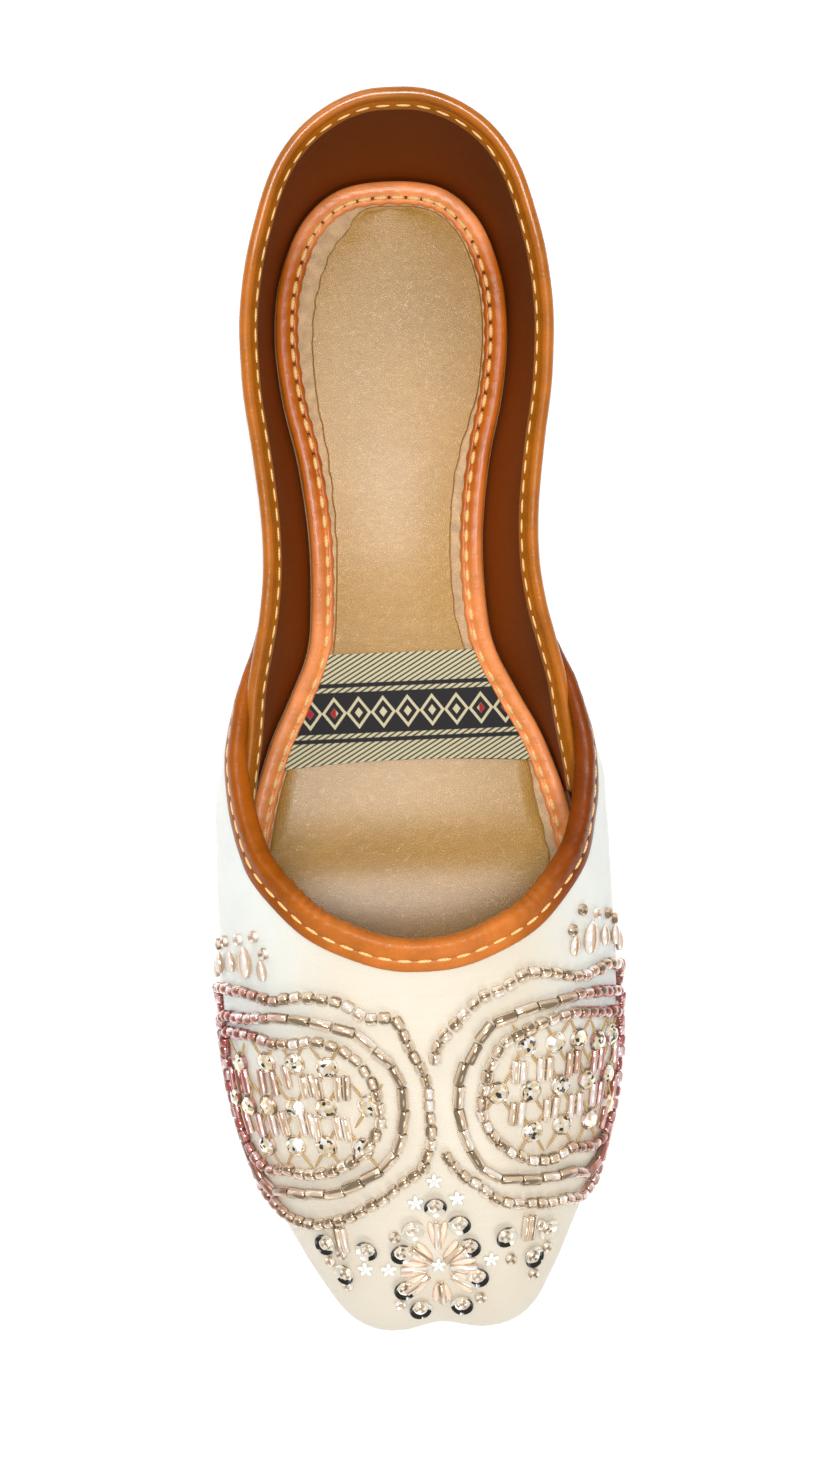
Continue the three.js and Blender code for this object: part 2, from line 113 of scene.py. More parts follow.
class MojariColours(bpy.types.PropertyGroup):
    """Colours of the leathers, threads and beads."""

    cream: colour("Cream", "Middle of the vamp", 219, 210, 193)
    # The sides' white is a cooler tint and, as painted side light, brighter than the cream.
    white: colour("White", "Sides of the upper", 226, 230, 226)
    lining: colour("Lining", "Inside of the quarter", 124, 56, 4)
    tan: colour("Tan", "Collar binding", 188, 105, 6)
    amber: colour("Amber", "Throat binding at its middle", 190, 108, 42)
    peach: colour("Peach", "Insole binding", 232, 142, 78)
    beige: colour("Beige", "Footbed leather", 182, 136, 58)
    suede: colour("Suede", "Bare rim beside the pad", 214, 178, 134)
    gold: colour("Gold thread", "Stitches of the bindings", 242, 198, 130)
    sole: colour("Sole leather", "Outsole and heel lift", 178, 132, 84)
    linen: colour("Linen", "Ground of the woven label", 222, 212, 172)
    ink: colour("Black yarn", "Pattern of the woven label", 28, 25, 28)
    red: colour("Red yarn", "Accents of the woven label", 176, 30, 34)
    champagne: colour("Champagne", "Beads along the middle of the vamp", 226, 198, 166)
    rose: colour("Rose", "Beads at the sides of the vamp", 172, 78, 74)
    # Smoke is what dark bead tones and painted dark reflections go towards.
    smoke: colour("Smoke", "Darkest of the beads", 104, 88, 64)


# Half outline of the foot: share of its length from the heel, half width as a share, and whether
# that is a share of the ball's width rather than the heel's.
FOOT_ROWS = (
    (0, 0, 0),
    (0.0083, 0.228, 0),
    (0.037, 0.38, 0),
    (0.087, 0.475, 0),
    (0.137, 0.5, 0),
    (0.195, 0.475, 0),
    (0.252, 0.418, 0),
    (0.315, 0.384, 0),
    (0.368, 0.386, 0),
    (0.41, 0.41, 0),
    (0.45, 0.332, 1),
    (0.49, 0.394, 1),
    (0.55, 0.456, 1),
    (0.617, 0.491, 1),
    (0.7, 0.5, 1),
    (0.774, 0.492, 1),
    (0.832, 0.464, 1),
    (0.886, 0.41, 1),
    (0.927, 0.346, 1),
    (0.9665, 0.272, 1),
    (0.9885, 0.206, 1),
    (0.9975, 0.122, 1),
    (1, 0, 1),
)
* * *
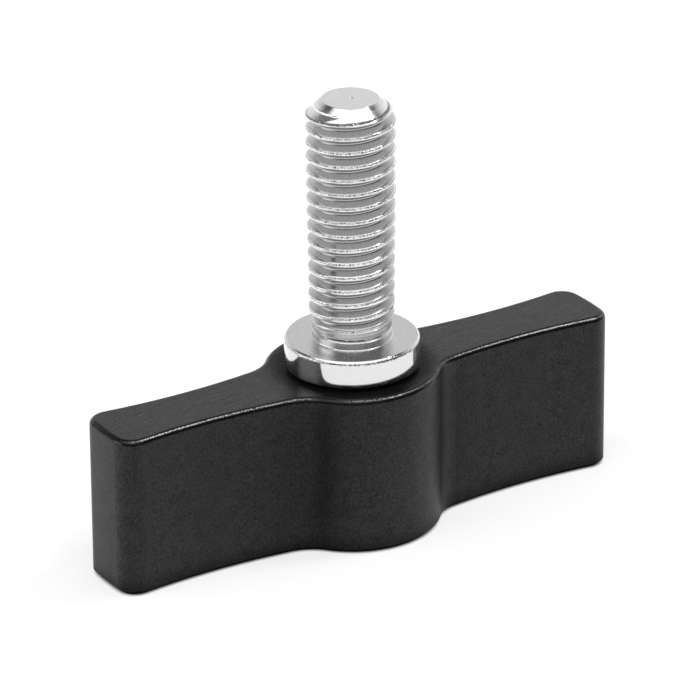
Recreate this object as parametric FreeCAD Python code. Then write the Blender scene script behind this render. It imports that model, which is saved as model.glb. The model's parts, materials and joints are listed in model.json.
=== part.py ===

_EXERCISE BRIEF:_
Find all the lines containing "that" in the material, then copy them.

_ANSWER TO THIS TASK:_
# that is a share of the ball's width rather than the heel's.
Recreate this object as parametric FreeCAD Python code. Then write the Blender scene script behind this render. It imports that model, which is saved as model.glb. The model's parts, materials and joints are listed in model.json.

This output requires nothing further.